After an eventful year that included with Australia — followed by the entire world — weighing in on the world’s number one tennis player’s decision not to get vaccinated and play anyway, the return of Rafael Nadal to the winner’s circle at Roland Garros, and the rapid emergence of a teenage player, the ATP tennis tour will finally conclude next week with a final tournament.
The Nitto ATP Finals will host the world’s top eight male tennis players (with one notable exception) in a round-robin tournament that will determine who walks away with the winner’s check of over $2 million and, perhaps more importantly, which player is the best of the best. Also at stake is the world’s No. 1 ranking, which can go to two players currently playing in the tournament. There’s enough drama and excitement for any interested party, and we’ve got you on where and when to watch the event.
Where is it streaming?
For U.S. viewers, you can watch it on Tennis TV. You’ll have to subscribe to their Premium subscription to watch the finals. Normally, it costs $119.99 for an annual subscription or $14.99 for a monthly subscription.
However, they are running a “Finals Offer 2022” deal that will save you 50% if you sign up in the next few days. Note that these prices will vary depending on which country you are subscribing from.
You can also view archived videos of past matches and highlights from this tournament on Tennis TV’s YouTube channel.
Where is it taking place?
The final is set to take place at the Pala Alpitour stadium in Turin, Italy. This will be the second year the tournament will be held in Turin, and it is currently scheduled to be there until 2025.
Who is competing?
Eight players and two alternates will compete in the singles tournament. Rafael Nadal leads the group of players and is seeking his first ATP Final title in his illustrious career. The Greek player Stefanos Tsitsipas is next (he won the event in 2019), followed by Norway’s Casper Ruud (a two-time Grand Slam finalist this year), Russia’s Daniil Medvedev (a winner in 2020), Canadian Felix Auger Aliassime, Russian Andrey Rublev, five-time winner Novak Djokovic, and American Taylor Fritz.
Fritz replaced the reigning number one player Carlos Alcaraz. The teenage sensation from Spain suffered an injury earlier this month and had to withdraw. The alternates, should anyone else suffer an injury during the tournament, are Denmark’s Holger Rune and Poland’s Hubert Hurkacz.
While Alcaraz is currently the world’s number one player, both Nadal and Tsitsipas can attain that ranking depending on how well they do and how poorly the other does in the tournament.
How does the tournament work?
The eight players are divided into 2 groups: Green and Red. In the Green group are Nadal, Ruud, Auger Aliassime, and Fritz. In the Red group are Djokovic, Medvedev, Tsitsipas, and Rublev. Each player plays another in their own group in three matches.

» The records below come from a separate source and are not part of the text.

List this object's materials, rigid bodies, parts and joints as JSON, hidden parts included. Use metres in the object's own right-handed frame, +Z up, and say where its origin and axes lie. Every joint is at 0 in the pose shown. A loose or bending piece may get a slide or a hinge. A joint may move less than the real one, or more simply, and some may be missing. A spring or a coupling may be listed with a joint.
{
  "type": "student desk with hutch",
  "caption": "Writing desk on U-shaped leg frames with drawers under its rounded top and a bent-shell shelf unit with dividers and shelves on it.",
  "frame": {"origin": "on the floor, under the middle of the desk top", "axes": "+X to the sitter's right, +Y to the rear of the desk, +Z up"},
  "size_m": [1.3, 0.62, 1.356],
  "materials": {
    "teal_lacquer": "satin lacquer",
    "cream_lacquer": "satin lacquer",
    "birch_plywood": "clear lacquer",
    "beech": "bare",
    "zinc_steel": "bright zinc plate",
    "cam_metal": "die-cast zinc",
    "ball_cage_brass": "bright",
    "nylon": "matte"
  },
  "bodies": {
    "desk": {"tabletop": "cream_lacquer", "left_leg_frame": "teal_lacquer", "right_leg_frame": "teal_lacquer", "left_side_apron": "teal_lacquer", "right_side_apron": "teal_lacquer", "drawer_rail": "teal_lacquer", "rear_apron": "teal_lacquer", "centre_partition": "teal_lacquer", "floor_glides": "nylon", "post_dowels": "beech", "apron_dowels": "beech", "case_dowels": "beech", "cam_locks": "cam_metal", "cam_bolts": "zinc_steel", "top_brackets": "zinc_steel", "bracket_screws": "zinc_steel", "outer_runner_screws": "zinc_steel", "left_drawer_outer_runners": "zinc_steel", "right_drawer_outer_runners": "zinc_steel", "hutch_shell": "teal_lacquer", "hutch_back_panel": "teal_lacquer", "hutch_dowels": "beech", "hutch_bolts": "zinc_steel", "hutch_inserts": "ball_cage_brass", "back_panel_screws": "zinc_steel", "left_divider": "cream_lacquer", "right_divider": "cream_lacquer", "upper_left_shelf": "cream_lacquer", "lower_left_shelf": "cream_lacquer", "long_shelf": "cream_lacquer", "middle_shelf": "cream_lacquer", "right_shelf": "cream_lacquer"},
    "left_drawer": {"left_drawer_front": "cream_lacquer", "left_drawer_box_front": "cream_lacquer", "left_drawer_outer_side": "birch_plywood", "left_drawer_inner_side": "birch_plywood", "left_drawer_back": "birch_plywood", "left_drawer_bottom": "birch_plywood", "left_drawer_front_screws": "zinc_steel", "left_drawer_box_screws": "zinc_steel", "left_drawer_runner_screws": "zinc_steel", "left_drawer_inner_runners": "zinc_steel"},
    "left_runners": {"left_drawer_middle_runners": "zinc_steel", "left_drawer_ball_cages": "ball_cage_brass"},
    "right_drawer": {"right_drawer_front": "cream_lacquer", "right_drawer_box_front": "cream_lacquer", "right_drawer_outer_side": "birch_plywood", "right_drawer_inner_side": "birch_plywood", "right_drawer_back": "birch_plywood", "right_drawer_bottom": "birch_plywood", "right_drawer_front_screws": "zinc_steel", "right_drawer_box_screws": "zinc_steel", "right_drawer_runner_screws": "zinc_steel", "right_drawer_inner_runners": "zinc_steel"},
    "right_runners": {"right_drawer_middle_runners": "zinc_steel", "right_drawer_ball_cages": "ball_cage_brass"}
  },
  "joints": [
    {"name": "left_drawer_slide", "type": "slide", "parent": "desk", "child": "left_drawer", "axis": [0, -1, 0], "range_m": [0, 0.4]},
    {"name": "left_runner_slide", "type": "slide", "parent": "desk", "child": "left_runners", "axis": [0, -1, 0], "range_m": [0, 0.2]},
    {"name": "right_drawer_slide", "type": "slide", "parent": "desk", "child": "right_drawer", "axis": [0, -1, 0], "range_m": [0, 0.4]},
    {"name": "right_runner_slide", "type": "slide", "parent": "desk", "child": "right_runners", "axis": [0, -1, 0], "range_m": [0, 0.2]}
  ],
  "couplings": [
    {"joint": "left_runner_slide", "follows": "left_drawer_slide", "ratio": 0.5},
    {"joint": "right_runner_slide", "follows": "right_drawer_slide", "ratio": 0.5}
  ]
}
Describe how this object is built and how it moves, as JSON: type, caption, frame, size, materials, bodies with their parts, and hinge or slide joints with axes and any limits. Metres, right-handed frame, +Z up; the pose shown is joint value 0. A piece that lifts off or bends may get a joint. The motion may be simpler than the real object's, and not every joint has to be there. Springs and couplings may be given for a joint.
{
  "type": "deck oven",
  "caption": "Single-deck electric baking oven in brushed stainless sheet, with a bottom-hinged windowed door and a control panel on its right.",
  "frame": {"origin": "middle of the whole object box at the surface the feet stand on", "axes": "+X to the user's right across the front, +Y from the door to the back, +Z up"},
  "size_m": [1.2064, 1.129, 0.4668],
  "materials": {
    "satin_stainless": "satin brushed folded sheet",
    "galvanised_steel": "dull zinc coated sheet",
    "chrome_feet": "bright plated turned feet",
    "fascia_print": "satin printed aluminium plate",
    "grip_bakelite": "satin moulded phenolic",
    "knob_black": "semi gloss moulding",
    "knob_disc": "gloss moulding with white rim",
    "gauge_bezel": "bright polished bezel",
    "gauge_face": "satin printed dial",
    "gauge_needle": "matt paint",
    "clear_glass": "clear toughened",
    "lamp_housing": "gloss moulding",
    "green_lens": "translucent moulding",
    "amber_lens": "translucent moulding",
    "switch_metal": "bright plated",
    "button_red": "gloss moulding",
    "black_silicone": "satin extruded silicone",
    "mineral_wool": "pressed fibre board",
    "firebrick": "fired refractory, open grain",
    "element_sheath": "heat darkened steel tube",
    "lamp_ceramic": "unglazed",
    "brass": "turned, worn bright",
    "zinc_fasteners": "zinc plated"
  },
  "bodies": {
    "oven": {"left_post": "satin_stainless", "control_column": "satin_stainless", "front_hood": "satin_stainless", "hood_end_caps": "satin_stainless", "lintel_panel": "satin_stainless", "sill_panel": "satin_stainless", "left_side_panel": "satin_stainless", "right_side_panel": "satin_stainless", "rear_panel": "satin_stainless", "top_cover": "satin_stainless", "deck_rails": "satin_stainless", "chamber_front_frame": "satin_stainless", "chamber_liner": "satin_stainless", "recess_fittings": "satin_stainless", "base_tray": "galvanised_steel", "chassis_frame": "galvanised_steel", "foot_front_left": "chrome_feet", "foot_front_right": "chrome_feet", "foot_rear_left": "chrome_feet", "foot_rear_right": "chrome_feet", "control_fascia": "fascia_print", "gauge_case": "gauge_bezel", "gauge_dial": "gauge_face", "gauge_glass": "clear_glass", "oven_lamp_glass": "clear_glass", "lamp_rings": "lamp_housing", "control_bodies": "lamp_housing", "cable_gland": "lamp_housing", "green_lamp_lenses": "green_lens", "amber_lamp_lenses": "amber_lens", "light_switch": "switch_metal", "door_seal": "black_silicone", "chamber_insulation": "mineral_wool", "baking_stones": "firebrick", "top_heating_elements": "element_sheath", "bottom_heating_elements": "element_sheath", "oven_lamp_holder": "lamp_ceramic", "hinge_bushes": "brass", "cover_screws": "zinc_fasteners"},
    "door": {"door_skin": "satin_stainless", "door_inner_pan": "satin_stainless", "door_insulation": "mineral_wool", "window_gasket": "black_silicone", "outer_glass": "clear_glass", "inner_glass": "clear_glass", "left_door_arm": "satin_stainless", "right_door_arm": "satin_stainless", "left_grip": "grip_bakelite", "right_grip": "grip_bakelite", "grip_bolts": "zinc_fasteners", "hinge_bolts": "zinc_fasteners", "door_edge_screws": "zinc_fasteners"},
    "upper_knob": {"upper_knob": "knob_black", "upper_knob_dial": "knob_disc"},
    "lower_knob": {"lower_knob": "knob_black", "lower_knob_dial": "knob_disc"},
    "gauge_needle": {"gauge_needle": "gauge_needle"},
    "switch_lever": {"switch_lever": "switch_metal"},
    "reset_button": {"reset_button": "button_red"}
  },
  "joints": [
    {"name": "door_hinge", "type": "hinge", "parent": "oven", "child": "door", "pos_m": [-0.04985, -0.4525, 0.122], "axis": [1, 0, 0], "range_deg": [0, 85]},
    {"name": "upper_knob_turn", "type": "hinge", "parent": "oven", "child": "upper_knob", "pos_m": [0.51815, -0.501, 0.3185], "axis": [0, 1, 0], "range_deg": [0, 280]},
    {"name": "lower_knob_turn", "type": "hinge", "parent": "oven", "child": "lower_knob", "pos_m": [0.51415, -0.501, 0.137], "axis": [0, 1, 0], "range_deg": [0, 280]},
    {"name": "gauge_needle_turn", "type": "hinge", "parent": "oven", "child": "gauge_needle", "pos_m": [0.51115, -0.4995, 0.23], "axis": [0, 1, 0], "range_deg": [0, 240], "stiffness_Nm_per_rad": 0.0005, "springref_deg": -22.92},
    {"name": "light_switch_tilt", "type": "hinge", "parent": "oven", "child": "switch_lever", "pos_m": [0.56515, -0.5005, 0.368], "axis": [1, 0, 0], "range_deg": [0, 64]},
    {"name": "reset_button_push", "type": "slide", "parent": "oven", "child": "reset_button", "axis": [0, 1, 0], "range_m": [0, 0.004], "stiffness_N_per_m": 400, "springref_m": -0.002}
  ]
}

The top two winners from each group advance, with the Green group number 1 facing the Red group’s number two player, and vice versa. The winners of those semifinal matches will then meet each other in the final.
What time does it start?
The Green group is up first, with Ruud facing Auger Aliassime on Nov. 13 at around 2:00 p.m. Central European Standard Time. The evening session will see Fritz play Nadal around 9:00 p.m. later that day.